Exercise instructions :: Take all the material and copy it exactly.

Data ::
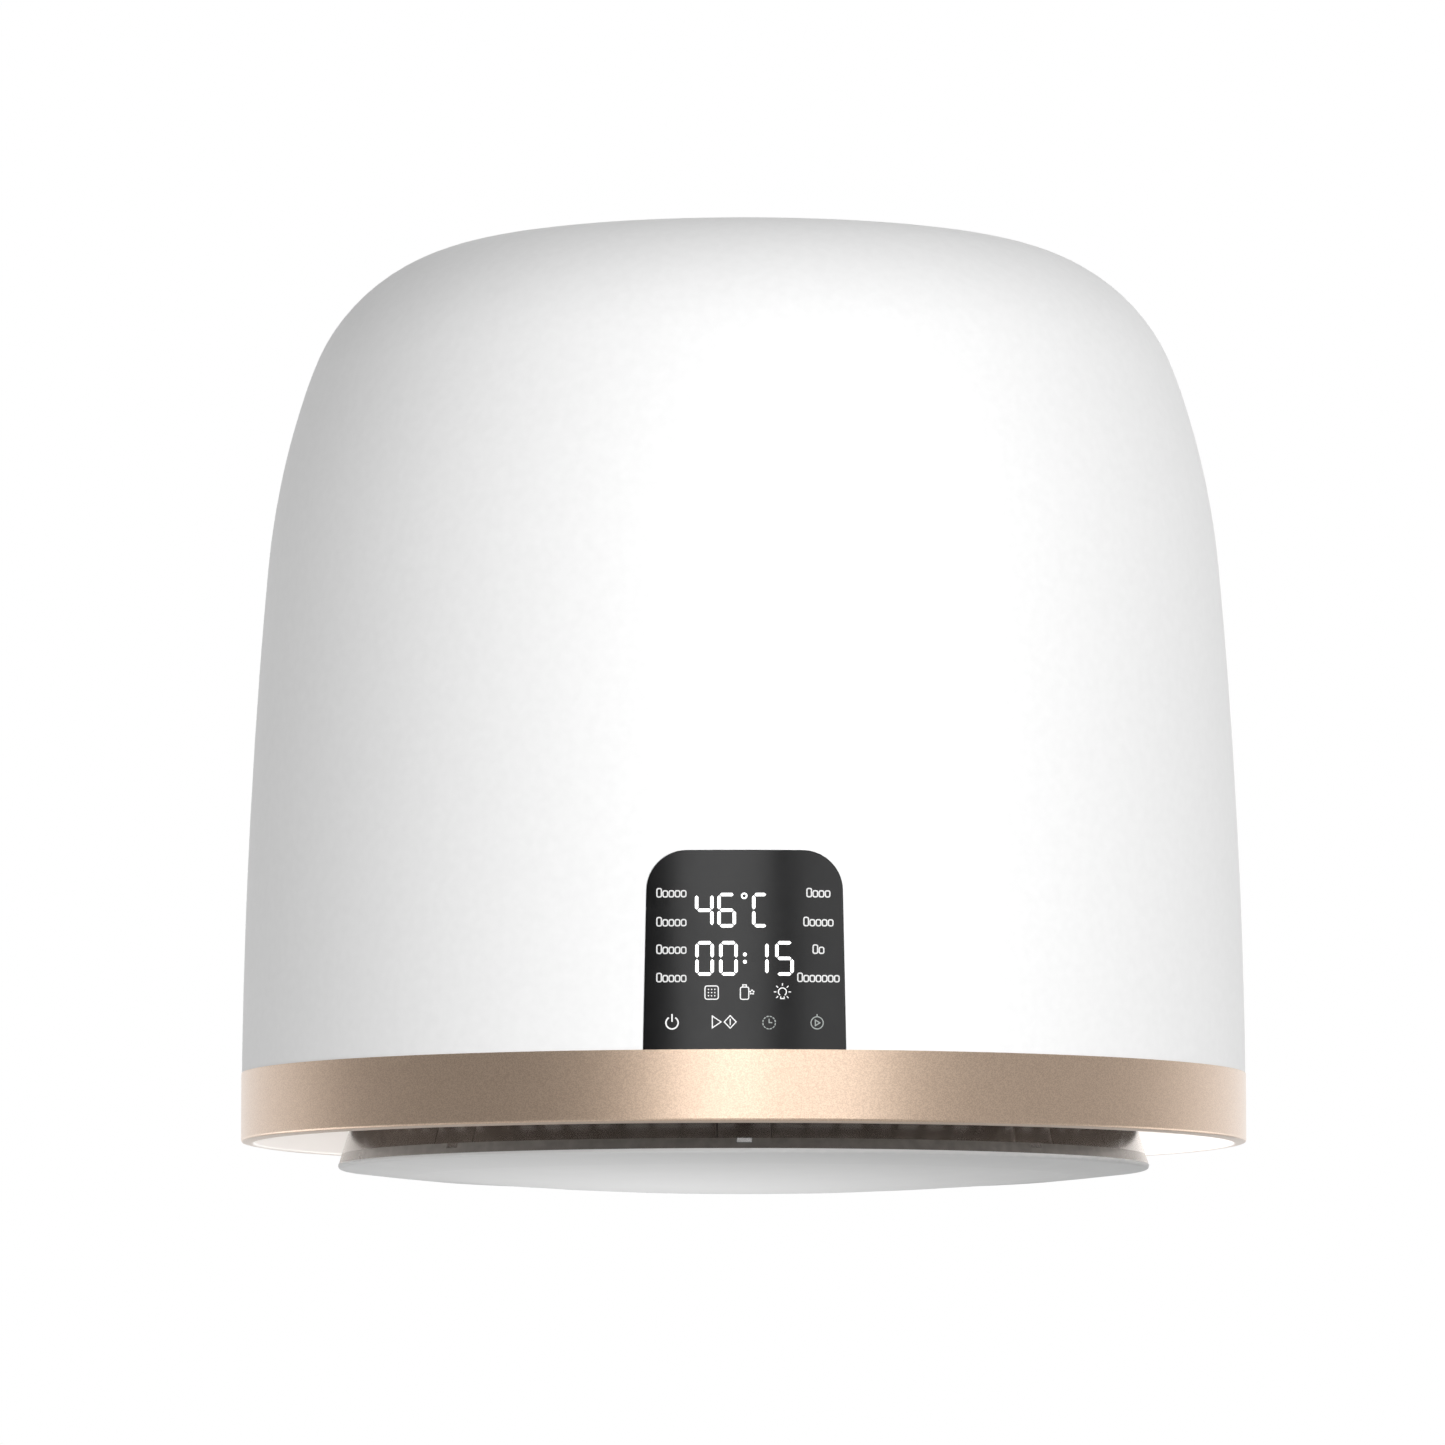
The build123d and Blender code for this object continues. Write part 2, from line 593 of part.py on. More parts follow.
with BuildPart() as hanging_bail:
    with BuildLine() as bail_path:
        FilletPolyline(
            (-BAIL_ARM_X, 0),
            (-BAIL_ARM_X, BAIL_REACH),
            (BAIL_ARM_X, BAIL_REACH),
            (BAIL_ARM_X, 0),
            radius=BAIL_BEND,
        )
    with BuildSketch(Plane.XZ.shift_origin((-BAIL_ARM_X, 0, 0))):
        Circle(BAIL_ROD_R)
    sweep(path=bail_path.wires()[0])
    for side in (-1, 1):
        with BuildSketch(Plane.YZ.offset(side * BAIL_ARM_X)):
            Circle(7.5)
        extrude(amount=5, both=True)
    with BuildSketch(Plane.YZ.offset(-80)):
        Circle(PIVOT_PIN_R + PIVOT_GAP)
    extrude(amount=160, mode=Mode.SUBTRACT)

with BuildPart() as bail_grip:
    with BuildSketch(Plane.YZ.offset(-32)):
        with Locations((BAIL_REACH, 0)):
            Circle(7)
            Circle(BAIL_ROD_R + 0.02, mode=Mode.SUBTRACT)
    extrude(amount=64)
    fillet(bail_grip.edges().filter_by(GeomType.CIRCLE).filter_by(lambda e: e.radius > 6), 1.6)

EAR_X = CUP_W / 2 + CUP_T + 0.3
PIN_INNER_X, PIN_HEAD_X, PIN_HEAD_T, PIN_HEAD_R = 47.5, EAR_X + STEEL_T, 2.0, 4.5
with BuildPart() as bail_pins:
    for side in (-1, 1):
        for start, stop, radius in (
            (PIN_INNER_X, PIN_HEAD_X, PIVOT_PIN_R),
            (PIN_HEAD_X, PIN_HEAD_X + PIN_HEAD_T, PIN_HEAD_R),
        ):
            with BuildSketch(Plane.YZ.offset(side * start)):
                Circle(radius)
            extrude(amount=side * (stop - start))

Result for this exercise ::
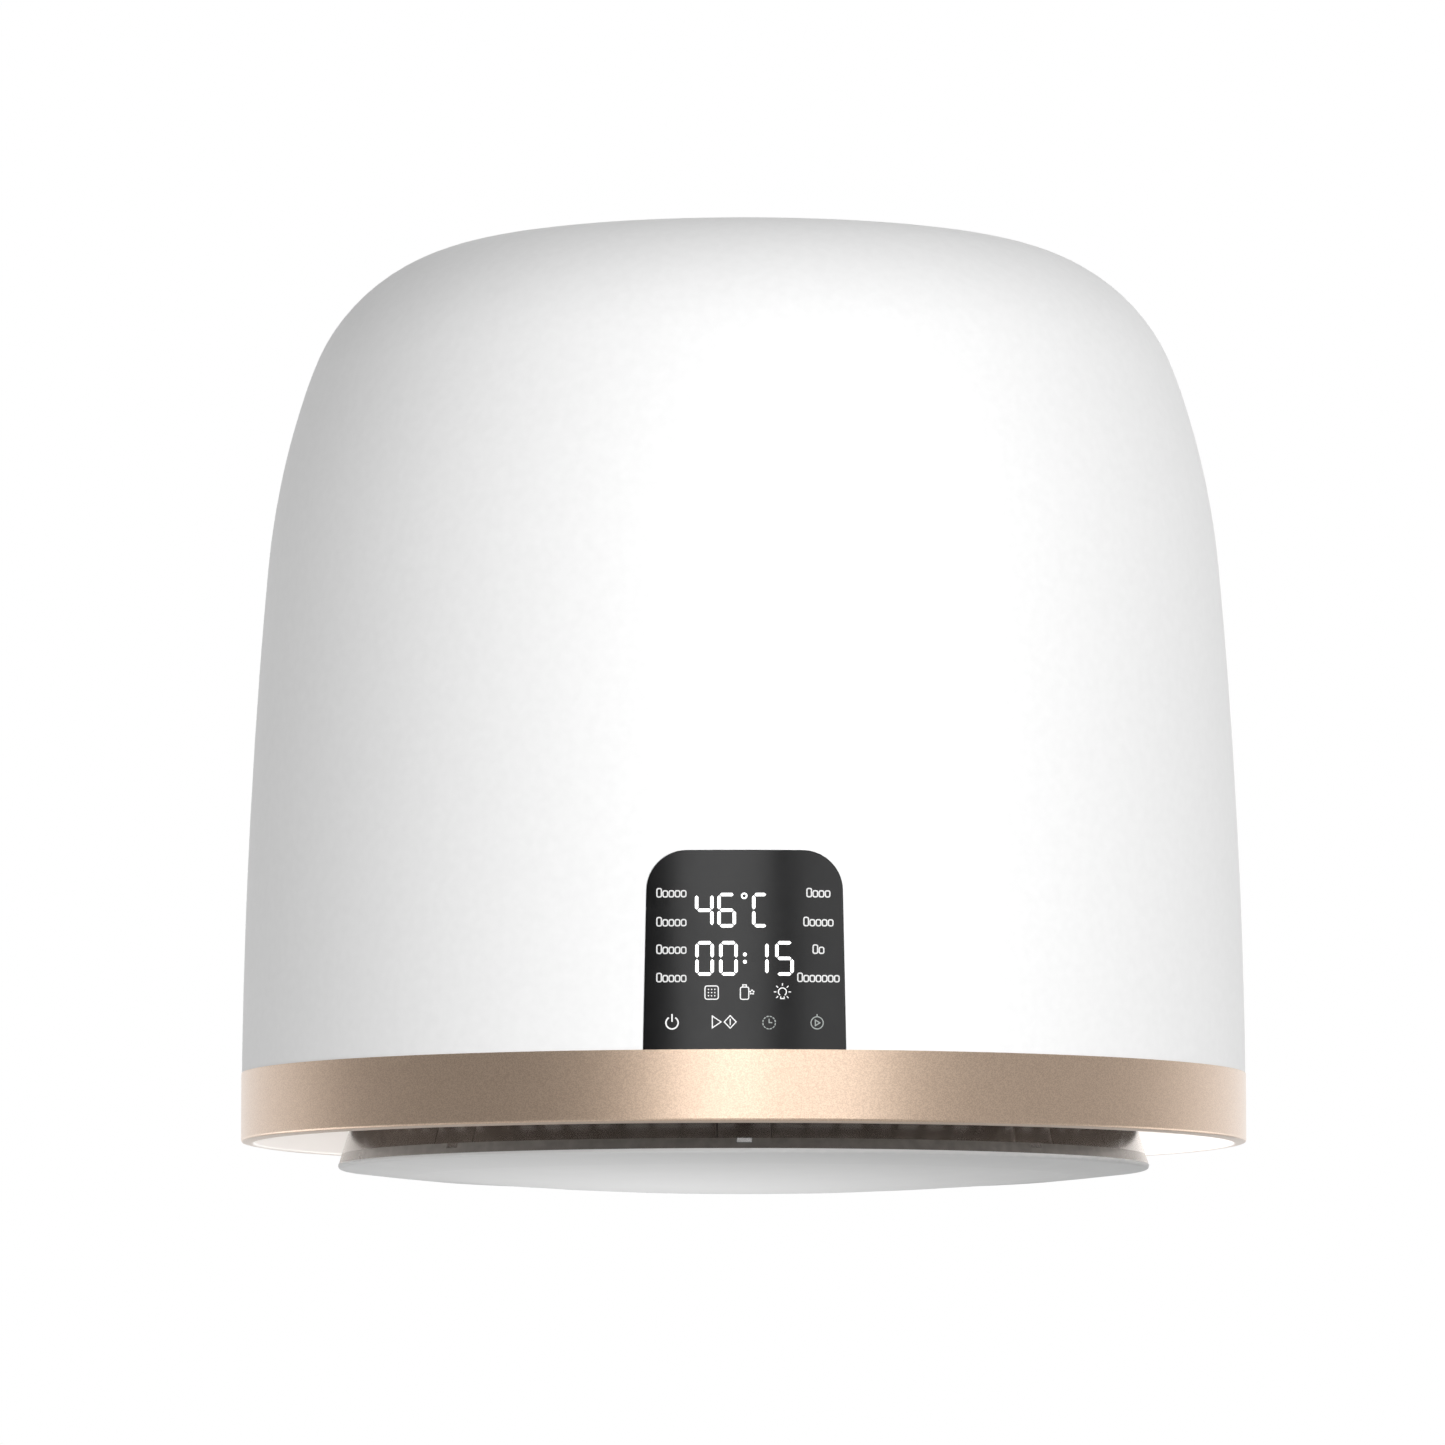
The build123d and Blender code for this object continues. Write part 2, from line 593 of part.py on. More parts follow.
with BuildPart() as hanging_bail:
    with BuildLine() as bail_path:
        FilletPolyline(
            (-BAIL_ARM_X, 0),
            (-BAIL_ARM_X, BAIL_REACH),
            (BAIL_ARM_X, BAIL_REACH),
            (BAIL_ARM_X, 0),
            radius=BAIL_BEND,
        )
    with BuildSketch(Plane.XZ.shift_origin((-BAIL_ARM_X, 0, 0))):
        Circle(BAIL_ROD_R)
    sweep(path=bail_path.wires()[0])
    for side in (-1, 1):
        with BuildSketch(Plane.YZ.offset(side * BAIL_ARM_X)):
            Circle(7.5)
        extrude(amount=5, both=True)
    with BuildSketch(Plane.YZ.offset(-80)):
        Circle(PIVOT_PIN_R + PIVOT_GAP)
    extrude(amount=160, mode=Mode.SUBTRACT)

with BuildPart() as bail_grip:
    with BuildSketch(Plane.YZ.offset(-32)):
        with Locations((BAIL_REACH, 0)):
            Circle(7)
            Circle(BAIL_ROD_R + 0.02, mode=Mode.SUBTRACT)
    extrude(amount=64)
    fillet(bail_grip.edges().filter_by(GeomType.CIRCLE).filter_by(lambda e: e.radius > 6), 1.6)

EAR_X = CUP_W / 2 + CUP_T + 0.3
PIN_INNER_X, PIN_HEAD_X, PIN_HEAD_T, PIN_HEAD_R = 47.5, EAR_X + STEEL_T, 2.0, 4.5
with BuildPart() as bail_pins:
    for side in (-1, 1):
        for start, stop, radius in (
            (PIN_INNER_X, PIN_HEAD_X, PIVOT_PIN_R),
            (PIN_HEAD_X, PIN_HEAD_X + PIN_HEAD_T, PIN_HEAD_R),
        ):
            with BuildSketch(Plane.YZ.offset(side * start)):
                Circle(radius)
            extrude(amount=side * (stop - start))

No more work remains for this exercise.